Hi everyone. I'm Drishti, a global shaper from India and an entrepreneur. I just have two questions. We know the stablecoins have proved the utility as a settlement in liquidity instrument in the tokenized real estate market, but I wanted to understand how viable it is in terms of commodity tokenization, especially when it is volatile and how does it work in terms of hedging, when commodity backed assets are relying on stablecoins?
All right. I'm going to get so short of time, I'm only one of you to answer whoever wants to answer that question, Jeremy.

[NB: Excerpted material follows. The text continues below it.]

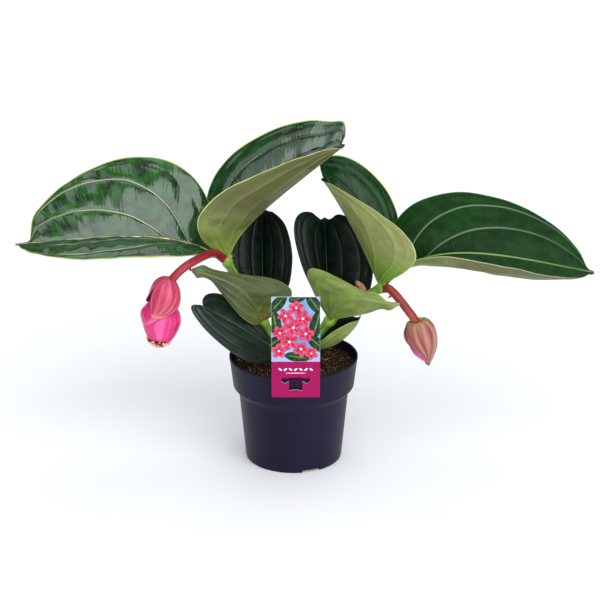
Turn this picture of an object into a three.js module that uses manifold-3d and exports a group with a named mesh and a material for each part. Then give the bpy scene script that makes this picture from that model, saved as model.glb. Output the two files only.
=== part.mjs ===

I mean, basically tokenization of other assets, whether it's a gold or oil or some other commodity is happening. But you need to marry those with stablecoins for actual cash settlement, and you need to marry those with traditional market structures that people use for hedging. So options and derivatives markets, etc.. And so what we've seen is an explosion in on chain markets that are all stablecoin based markets, like hyper liquid, where basically people are building tokenized instruments for basically providing derivatives on every single form of commodity and asset that's in the world. And stablecoins are the collateral, the relative margin and the and the and the liquidity for that. And so I actually think market infrastructure to support tokenized commodities is maturing very, very fast. And stablecoins play a key role in supporting that.
We are unfortunately out of time. Thank you all very much. The title of this session was where are we on stablecoins? I think our excellent panel has answered that question, both in terms of where we are now and what the potential is, what the various challenges are. And I think, generally speaking, a very good overview of what is a rapidly evolving subject. So ladies and gentlemen, please join me in thanking the panel.